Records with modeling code
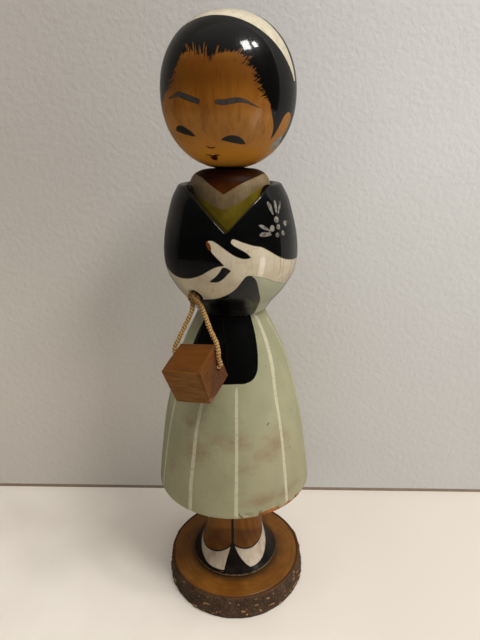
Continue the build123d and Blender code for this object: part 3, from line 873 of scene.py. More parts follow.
paint = s.mix(s.mask("nail", 0.12, 0.05), paint, rgb(112, 60, 22))
petal = s.layer(rgb(150, 144, 134), rgb(112, 107, 99), s.noise(1.0, 3.0), 0.4, 0.7)
thin_paint = s.add(0.45, s.mul(s.step(s.noise(1.6, 3.0, 0.6), 0.38, 0.56), 0.55))
petal_mask = s.mul(s.mask("petal", 0.12, 0.12, 0.6), thin_paint)
paint = s.mix(s.mul(petal_mask, 0.92), paint, petal)
paint = s.layer(paint, rgb(138, 96, 54), s.attr("hole"), 0.1, 0.9)
scratch = s.mul(s.step(s.noise(0.9, 3.0, 0.6, stretch=(0.4, 0.4, 5), offset=(3, 1, 0)), 0.70, 0.74), 0.25)
coat_relief = s.add(s.mul(petal_mask, 0.9), s.mul(cream_grain, 0.25))
coat_relief = s.add(s.mul(s.mask("cream", 0.15), 0.5), coat_relief)
fine_turning = s.noise(2.6, 3.0, 0.5, stretch=(8, 8, 0.5))
COAT_PAINT = s.finish(
    paint,
    s.add(0.26, s.add(s.mul(s.noise(5, 4.0), 0.14), scratch)),
    s.bump(fine_turning, 0.10, 0.4, under=s.bump(coat_relief, 0.06, 0.6)),
    coat=0.85,
    coat_rough=0.07,
    specular=0.08,
)

# -------- collar

COLLAR_R = 16.0
COLLAR_TOP = HEAD_SEAT_Z - 0.05
collar = Turned(
    "look_collar",
    (AXIS_R, 162.0),
    [
        (3, (NECK_HOLE_R - 0.05, 162.0)), (4, (NECK_HOLE_R - 0.05, RECESS_FLOOR + 0.05)),
        (5, (COLLAR_R, RECESS_FLOOR + 0.05)), (50, (COLLAR_R, RECESS_TOP)),
        (
            50, (15.85, 191.4), (15.2, 193.2), (14.1, 194.7), (12.6, 195.7), (10.9, 196.4), (9.0, 196.75),
            (5.6, COLLAR_TOP),
        ),
        (3, (HEAD_HOLE_R, COLLAR_TOP)), (4, (HEAD_HOLE_R, 179.5)), (3, (AXIS_R, 179.5)),
    ],
    painted=(3, 5),
)
neckline = [
    (-180, 195.6), (-120, 195.5), (-80, 195.1), (-53, 194.7), (-36.5, 193.6), (-21, 191.2), (-4.3, 188.2),
    None, (8.1, 190.3), (23.8, 192.4), (43.7, 193.9), (62.5, 194.7), (90, 195.2), (130, 195.5),
    (180, 195.6),
]
collar.paint("neck", collar.beyond(neckline, 199))
inner_robe = [
    (-180, 191.5), (-90, 191), (-56.3, 188.4), (-35.3, 186.2), (-21.3, 184.3), (-5.5, 183), (6.3, 183.8),
    (19.9, 185.7), (30.7, 187.6), (50, 190.2), (90, 191.2), (180, 191.5),
]
collar.paint("robe", collar.beyond(inner_robe, 168))

s = Shader("collar_paint")
# Painted shade: this cream is the coat's cream made darker, as it lies under the head.
cream = s.layer(rgb(140, 121, 90), rgb(122, 102, 72), s.noise(6, 3.0), 0.35, 0.7)
cream = s.layer(cream, rgb(176, 148, 112), s.noise(0.8, 4.0, 0.65, stretch=(1, 1, 8)), 0.5, 0.75, 0.35)
olive = s.layer(rgb(132, 114, 30), rgb(112, 95, 22), s.noise(5, 3.0), 0.35, 0.7)
olive = s.layer(olive, rgb(110, 92, 24), s.noise(0.9, 3.0, 0.6, stretch=(1, 1, 5)), 0.52, 0.7, 0.4)
neck = turned_wood(s, rgb(92, 46, 13), rgb(78, 38, 10), rgb(50, 22, 6))
# Painted shade and dark reflection under the head: the neck darkens towards the top.
neck = s.layer(neck, rgb(34, 13, 4), s.height(), 189.0, 193.8, 0.85)
paint = s.mix(s.mask("robe", 0.18, 0.1), cream, olive)
paint = s.mix(s.mask("neck", 0.12, 0.08), paint, neck)
COLLAR_PAINT = s.finish(
    paint,
    s.add(0.36, s.mul(s.noise(4, 3.0), 0.16)),
    s.bump(s.noise(0.9, 3.0, stretch=(1, 1, 6)), 0.05, 0.5),
    specular=s.less(0.16, s.mul(s.mask("neck", 0.3), 0.10)),
)

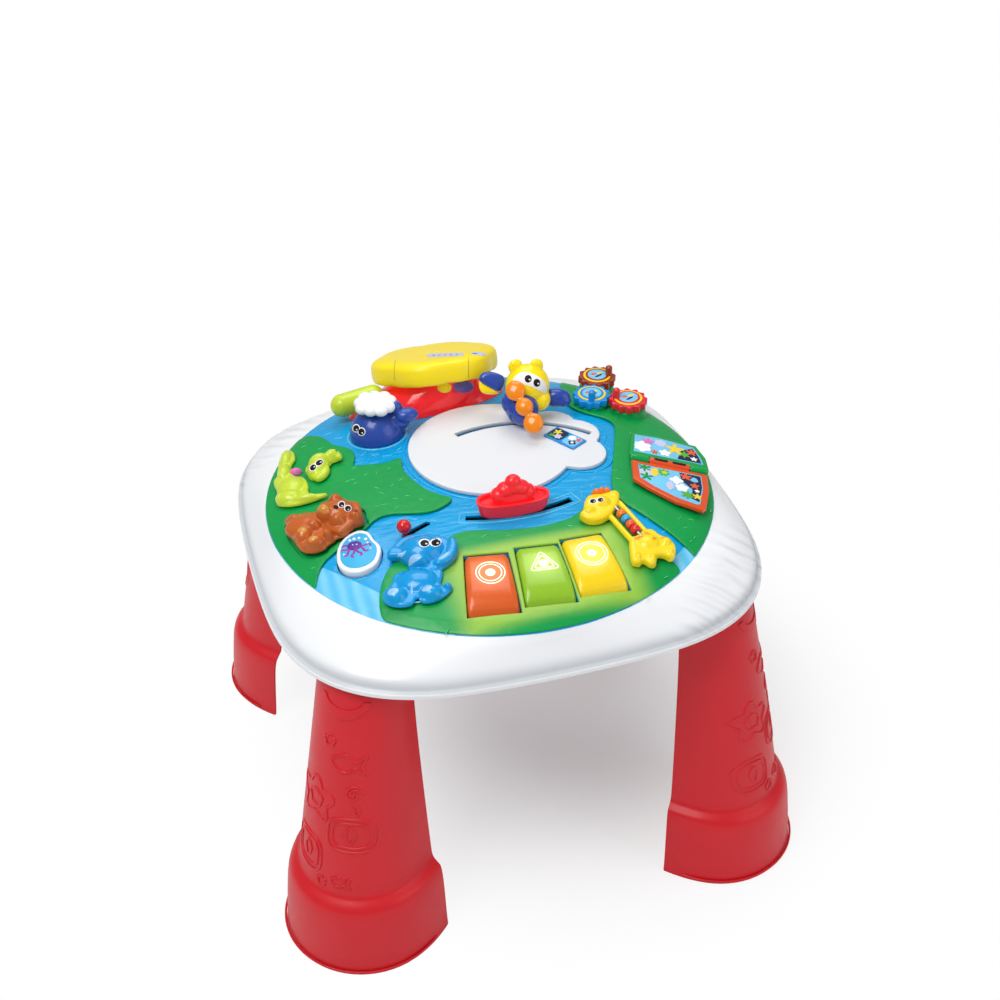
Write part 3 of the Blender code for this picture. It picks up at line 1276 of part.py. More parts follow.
def hull_ring(frame, length, width, height, inset=0):
    """A boat-shaped ring: round stern, drawn-in bow."""
    points = []
    for i in range(ROUND_STEPS):
        angle = math.tau * i / ROUND_STEPS
        c, s = math.cos(angle), math.sin(angle)
        x = math.copysign(abs(c) ** HULL_CORNER_POWER, c) * (length / 2 - inset)
        y = math.copysign(abs(s) ** HULL_CORNER_POWER, s) * (width / 2 - inset)
        points.append(frame @ Vector((x, y, height)))
    return points


def make_boat():
    pivot = place(BOAT_PIVOT_SHARE)
    at = on_arc(pivot, BOAT_ARC_RADIUS, BOAT_REST_ANGLE)
    turn = Matrix.Rotation(math.radians(BOAT_REST_ANGLE + 90), 4, "Z")
    frame = Matrix.Translation((at.x, at.y, BOAT_BOTTOM)) @ turn
    frame = frame @ Matrix.Translation((0, BOAT_OFFSET, 0))
    top = BOAT_HULL_HEIGHT
    deck = top - BOAT_DECK_DEPTH
    rings = [hull_ring(frame, BOAT_LENGTH * long, BOAT_WIDTH * wide, top * high)
             for long, wide, high in BOAT_HULL_SHARES]
    rings.append(hull_ring(frame, BOAT_LENGTH, BOAT_WIDTH, top, BOAT_RIM))
    rings.append(hull_ring(frame, BOAT_LENGTH, BOAT_WIDTH, deck, BOAT_RIM))
    hull = loft("boat_hull", rings, "boat_red")
    lobes = []
    for along, across, long, wide, high in BOAT_CABIN_SHARES:
        place_at = frame @ Matrix.Translation((along * BOAT_LENGTH, across * BOAT_LENGTH,
                                               deck + FIT_GAP))
        steps = SMALL_BLOB_STEPS if lobes else LARGE_BLOB_STEPS
        lobes.append(ellipsoid("cabin_lobe", place_at,
                               (long * BOAT_LENGTH, wide * BOAT_LENGTH, high * BOAT_LENGTH), None,
                               steps))
    cabin = join(lobes[0], *lobes[1:])
    reach = BOAT_LENGTH
    cut(cabin, box("deck_cut", (-reach, -reach, deck + FIT_GAP - reach),
                   (reach, reach, deck + FIT_GAP), None, frame))
    settle(cabin)
    bm = bmesh.new()
    bm.from_mesh(cabin.data)
    bpy.data.objects.remove(cabin)
    mesh_object("boat_cabin", bm, "boat_red")
    slider("boat_slider", at, pivot, BOAT_ARC_RADIUS, boat_slot_angles(), BOAT_BOTTOM - FIT_GAP,
           "boat_red")
    return hull


# Aeroplane

def plane_ellipsoid(name, place_shares, size_shares, heading=0, gap=0, colour=None, steps=None):
    turn = Matrix.Rotation(math.radians(heading), 4, "Z")
    size = Vector(size_shares) * PLAY_SPAN + Vector((gap, gap, gap))
    return ellipsoid(name, Matrix.Translation(over_dome(place_shares)) @ turn, size, colour, steps)


def head_room(name):
    """A cutter as large as the head and its gap."""
    return plane_ellipsoid(name, PLANE_HEAD_SHARES, PLANE_HEAD_SIZE_SHARES, 0, FIT_GAP, None,
                           ROUND_BODY_STEPS)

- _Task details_
Your task is to print the lines from the one containing "Write part 3" through the one containing "return points", exactly and with nothing added.

- _Answer to this task_
Write part 3 of the Blender code for this picture. It picks up at line 1276 of part.py. More parts follow.
def hull_ring(frame, length, width, height, inset=0):
    """A boat-shaped ring: round stern, drawn-in bow."""
    points = []
    for i in range(ROUND_STEPS):
        angle = math.tau * i / ROUND_STEPS
        c, s = math.cos(angle), math.sin(angle)
        x = math.copysign(abs(c) ** HULL_CORNER_POWER, c) * (length / 2 - inset)
        y = math.copysign(abs(s) ** HULL_CORNER_POWER, s) * (width / 2 - inset)
        points.append(frame @ Vector((x, y, height)))
    return points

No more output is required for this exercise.